Lire aussi | Bourse de Casablanca: le MASI à un plus haut historique
Challenge : Cinq sociétés cotées à la Bourse de Casablanca ont procédé à des augmentations de capital en 2024. Quelle interprétation donnez-vous à cette tendance ?
F.M : La hausse des cours et son corollaire de bons ratios de valorisation, encouragent les émetteurs à lever des fonds. Surtout, certaines sociétés ont entamé des programmes assez ambitieux de croissance. De même, ces augmentations de capital ont dynamisé les cours boursiers, ce qui a encouragé les petits porteurs à y participer.
Challenge : L’année 2024 a également vu un retour massif des investisseurs particuliers, avec une multiplication par 4,8 de leurs transactions. L’introduction en bourse de CMGP Group, avec une demande 37 fois supérieure à l’offre, en est un exemple frappant. Qu’est-ce qui explique cet engouement pour les investisseurs particuliers ?
F.M : Avec la baisse des taux, les boursicoteurs n’avaient pas trop le choix en matière d’investissements. Aussi, la réussite des offres publiques a encouragé les personnes physiques à constituer des portefeuilles, notamment en réinvestissant les gains obtenus. En effet, historiquement, les OPV réussies sont le meilleur produit d’appel pour les petits porteurs.

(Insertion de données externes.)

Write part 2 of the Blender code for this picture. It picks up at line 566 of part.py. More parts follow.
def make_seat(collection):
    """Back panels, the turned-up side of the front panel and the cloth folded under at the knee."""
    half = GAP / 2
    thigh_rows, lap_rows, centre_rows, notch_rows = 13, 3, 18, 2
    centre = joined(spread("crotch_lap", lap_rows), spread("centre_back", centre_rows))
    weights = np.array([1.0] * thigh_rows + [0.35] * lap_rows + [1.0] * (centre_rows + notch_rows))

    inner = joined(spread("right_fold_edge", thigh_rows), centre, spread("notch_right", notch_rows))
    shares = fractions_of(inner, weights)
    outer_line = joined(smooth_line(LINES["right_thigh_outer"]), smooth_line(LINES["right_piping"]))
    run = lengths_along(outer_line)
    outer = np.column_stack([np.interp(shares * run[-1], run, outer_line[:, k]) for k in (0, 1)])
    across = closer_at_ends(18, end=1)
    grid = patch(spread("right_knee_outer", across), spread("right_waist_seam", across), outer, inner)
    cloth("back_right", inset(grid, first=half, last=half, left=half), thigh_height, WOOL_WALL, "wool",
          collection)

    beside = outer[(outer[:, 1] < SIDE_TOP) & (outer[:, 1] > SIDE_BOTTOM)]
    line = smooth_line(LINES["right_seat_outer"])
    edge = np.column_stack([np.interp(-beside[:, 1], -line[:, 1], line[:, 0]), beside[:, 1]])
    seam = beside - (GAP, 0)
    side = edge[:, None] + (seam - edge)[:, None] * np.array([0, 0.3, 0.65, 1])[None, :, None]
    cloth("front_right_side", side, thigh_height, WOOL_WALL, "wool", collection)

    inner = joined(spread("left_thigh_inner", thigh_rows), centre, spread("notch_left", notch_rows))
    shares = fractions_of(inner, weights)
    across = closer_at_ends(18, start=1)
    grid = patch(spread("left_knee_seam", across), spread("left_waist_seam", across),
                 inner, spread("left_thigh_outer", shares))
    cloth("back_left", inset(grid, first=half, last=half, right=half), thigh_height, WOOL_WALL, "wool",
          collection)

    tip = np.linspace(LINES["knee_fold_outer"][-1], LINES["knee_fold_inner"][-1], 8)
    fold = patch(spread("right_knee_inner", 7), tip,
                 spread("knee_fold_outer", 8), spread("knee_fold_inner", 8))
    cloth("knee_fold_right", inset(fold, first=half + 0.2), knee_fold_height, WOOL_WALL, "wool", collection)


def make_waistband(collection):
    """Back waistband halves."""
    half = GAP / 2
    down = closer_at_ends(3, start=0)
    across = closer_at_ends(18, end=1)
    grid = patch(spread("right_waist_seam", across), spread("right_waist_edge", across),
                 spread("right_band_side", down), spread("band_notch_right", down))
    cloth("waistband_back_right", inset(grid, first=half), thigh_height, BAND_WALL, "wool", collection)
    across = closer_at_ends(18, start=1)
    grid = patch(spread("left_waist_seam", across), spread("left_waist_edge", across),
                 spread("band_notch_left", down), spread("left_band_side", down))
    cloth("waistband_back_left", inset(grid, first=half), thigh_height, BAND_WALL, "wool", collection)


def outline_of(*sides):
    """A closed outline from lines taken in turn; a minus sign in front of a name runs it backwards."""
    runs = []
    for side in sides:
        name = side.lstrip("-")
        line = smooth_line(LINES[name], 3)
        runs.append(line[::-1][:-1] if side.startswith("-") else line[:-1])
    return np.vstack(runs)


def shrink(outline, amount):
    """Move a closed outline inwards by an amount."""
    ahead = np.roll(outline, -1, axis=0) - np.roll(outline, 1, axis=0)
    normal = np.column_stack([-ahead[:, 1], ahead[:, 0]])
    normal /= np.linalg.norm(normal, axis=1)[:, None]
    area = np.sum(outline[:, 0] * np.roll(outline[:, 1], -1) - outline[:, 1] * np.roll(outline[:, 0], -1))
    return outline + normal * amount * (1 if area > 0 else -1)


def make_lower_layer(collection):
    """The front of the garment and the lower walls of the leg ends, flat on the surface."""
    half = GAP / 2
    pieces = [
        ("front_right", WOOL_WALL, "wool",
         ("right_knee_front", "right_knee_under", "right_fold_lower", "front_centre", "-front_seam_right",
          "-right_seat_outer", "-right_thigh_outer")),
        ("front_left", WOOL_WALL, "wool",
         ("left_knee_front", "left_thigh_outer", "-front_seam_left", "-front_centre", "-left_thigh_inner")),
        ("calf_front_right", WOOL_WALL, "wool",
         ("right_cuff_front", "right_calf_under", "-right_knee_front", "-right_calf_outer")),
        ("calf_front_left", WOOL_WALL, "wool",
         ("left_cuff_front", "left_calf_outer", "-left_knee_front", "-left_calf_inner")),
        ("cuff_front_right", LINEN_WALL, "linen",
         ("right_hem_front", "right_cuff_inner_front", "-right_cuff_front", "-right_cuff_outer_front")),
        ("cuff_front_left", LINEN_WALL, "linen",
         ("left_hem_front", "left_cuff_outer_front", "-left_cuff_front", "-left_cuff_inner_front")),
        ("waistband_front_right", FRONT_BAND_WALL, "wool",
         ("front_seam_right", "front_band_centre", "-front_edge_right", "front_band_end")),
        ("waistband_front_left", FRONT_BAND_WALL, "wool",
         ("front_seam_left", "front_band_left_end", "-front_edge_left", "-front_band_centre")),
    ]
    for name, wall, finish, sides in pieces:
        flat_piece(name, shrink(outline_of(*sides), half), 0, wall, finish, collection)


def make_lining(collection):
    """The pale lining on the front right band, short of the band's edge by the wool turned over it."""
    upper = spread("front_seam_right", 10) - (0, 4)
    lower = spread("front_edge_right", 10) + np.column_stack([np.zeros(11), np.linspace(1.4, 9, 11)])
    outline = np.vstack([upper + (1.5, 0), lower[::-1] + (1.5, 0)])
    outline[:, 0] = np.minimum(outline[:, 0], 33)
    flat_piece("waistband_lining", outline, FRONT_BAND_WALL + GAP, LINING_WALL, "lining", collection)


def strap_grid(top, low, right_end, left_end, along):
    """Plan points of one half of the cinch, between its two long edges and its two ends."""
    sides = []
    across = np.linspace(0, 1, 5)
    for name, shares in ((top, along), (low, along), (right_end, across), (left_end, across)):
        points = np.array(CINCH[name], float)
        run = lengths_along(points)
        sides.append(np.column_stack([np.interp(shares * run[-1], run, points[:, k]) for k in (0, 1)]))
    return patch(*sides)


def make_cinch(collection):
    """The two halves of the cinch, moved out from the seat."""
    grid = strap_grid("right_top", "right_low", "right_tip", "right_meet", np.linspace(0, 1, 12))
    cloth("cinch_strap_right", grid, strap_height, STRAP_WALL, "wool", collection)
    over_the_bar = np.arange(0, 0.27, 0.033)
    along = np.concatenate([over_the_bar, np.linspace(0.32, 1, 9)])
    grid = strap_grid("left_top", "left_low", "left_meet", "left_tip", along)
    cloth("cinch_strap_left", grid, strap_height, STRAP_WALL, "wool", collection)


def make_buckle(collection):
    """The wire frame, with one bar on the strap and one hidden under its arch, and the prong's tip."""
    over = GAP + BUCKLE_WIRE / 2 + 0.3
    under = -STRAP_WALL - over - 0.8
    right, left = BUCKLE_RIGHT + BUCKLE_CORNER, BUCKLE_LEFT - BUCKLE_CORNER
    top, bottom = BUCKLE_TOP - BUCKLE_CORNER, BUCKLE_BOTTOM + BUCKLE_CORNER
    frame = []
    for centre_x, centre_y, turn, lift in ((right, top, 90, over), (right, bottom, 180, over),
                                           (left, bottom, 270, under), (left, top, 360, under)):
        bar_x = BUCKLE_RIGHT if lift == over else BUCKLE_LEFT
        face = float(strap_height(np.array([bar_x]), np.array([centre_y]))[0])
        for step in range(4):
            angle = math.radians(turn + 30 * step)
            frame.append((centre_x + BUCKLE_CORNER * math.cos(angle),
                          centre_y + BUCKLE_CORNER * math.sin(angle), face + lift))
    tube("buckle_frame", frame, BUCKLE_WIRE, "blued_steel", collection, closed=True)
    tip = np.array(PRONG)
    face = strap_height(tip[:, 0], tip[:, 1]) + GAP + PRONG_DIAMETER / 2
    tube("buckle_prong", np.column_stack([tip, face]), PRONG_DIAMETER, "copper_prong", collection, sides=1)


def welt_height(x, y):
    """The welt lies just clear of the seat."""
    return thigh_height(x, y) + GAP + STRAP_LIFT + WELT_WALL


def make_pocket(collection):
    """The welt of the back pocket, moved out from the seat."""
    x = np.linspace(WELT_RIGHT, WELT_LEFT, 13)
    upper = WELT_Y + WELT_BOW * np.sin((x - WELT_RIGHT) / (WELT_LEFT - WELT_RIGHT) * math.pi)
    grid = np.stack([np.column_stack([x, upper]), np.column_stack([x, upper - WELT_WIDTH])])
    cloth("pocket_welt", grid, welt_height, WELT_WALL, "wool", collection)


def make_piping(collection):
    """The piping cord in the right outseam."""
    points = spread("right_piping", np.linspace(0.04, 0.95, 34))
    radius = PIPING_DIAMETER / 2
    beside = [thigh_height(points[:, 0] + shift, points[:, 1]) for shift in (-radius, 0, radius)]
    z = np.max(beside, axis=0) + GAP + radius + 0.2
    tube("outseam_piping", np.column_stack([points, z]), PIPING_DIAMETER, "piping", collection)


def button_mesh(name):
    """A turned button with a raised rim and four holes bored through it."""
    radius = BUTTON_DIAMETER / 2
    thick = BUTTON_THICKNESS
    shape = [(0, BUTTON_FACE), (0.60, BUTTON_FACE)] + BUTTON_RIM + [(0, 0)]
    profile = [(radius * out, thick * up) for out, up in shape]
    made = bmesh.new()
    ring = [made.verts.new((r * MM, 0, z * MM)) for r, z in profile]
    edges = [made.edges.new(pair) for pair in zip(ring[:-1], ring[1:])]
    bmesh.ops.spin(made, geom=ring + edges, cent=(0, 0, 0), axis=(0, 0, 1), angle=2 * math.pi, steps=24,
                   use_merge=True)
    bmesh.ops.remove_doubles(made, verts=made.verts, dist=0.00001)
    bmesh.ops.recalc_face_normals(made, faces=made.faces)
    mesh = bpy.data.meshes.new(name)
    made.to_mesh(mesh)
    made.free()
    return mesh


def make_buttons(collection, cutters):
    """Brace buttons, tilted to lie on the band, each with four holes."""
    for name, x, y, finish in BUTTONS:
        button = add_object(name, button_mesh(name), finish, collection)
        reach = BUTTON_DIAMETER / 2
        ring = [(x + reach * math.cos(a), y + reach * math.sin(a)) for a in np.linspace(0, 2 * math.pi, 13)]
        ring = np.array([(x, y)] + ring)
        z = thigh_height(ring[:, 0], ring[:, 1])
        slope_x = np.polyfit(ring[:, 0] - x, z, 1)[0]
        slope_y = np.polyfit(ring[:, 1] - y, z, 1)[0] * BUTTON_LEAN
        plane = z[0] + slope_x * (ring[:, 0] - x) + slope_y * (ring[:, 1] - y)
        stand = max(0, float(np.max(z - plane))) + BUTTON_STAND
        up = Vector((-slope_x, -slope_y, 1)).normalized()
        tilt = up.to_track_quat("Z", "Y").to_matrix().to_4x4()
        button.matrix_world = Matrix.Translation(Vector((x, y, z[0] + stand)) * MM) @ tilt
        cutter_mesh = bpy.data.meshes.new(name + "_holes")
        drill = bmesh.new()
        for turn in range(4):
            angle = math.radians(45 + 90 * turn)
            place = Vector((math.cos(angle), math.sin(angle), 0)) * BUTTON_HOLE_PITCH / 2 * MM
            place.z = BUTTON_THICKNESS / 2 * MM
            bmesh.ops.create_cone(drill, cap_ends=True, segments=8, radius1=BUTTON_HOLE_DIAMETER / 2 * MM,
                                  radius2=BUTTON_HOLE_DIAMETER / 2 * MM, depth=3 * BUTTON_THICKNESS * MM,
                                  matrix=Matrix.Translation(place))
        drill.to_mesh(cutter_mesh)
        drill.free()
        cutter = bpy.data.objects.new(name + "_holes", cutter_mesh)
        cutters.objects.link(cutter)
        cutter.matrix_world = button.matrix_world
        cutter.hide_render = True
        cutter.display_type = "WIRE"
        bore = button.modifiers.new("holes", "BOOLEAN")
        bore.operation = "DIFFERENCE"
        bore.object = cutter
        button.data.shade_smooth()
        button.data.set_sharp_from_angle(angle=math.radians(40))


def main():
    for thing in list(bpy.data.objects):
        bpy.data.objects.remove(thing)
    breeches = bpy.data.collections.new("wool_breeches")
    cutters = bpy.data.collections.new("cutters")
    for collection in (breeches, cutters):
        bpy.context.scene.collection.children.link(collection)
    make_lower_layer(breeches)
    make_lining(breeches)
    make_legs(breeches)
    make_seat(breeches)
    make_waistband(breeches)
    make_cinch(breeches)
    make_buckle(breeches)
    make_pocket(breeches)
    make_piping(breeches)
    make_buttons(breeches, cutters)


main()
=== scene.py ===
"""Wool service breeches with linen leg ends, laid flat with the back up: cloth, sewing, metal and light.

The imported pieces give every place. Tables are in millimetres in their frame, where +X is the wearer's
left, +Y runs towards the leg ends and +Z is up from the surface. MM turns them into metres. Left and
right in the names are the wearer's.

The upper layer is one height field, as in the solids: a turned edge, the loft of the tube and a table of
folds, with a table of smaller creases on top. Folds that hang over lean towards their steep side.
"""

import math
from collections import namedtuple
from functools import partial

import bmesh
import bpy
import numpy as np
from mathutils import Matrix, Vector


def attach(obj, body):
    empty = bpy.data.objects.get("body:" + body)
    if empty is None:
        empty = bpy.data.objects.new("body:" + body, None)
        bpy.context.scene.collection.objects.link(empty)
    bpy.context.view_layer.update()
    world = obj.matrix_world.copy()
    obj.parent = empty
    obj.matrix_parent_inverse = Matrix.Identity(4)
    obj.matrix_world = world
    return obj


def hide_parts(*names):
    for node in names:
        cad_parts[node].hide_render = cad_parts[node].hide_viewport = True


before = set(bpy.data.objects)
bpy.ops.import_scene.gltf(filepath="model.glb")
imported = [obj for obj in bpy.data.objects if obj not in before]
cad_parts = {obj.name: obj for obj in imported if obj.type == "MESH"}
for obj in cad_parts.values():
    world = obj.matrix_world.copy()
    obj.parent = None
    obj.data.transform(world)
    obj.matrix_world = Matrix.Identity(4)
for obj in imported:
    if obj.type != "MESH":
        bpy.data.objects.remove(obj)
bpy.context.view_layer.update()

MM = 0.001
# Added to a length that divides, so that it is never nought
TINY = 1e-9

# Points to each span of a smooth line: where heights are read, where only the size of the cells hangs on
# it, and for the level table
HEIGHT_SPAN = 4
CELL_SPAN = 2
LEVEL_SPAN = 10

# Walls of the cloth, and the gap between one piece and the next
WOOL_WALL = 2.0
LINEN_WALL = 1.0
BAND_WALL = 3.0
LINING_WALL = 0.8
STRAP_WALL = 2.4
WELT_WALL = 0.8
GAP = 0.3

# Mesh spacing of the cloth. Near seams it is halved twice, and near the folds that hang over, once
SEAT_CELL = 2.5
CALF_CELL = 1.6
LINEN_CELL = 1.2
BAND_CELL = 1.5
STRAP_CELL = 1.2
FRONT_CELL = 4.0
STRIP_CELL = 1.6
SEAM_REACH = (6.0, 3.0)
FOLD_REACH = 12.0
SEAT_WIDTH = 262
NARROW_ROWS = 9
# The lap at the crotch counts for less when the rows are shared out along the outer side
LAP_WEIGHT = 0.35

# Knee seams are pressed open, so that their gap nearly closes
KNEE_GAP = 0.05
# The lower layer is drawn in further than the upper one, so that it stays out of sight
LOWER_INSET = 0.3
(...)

Challenge : Depuis 2020, la Bourse de Casablanca a enregistré six introductions en bourse : Aradei Capital (2020), TGCC (2021), Disty Technologies (2022), Akdital (2022), CFG Bank (2023) et CMGP Group (2024). Peut-on envisager un retour en force des IPO cette année ?
F.M : Comme pour les augmentations de capital, le timing est idéal pour les IPO grâce aux bons ratios de valorisation et l’appétit des petits porteurs pour ces opérations. Toutefois, malgré la programmation de certaines opérations pour 2025, la prudence s’impose car l’habitude fait que les émetteurs n’annoncent leurs IPO qu’après l’obtention du Visa de l’AMMC.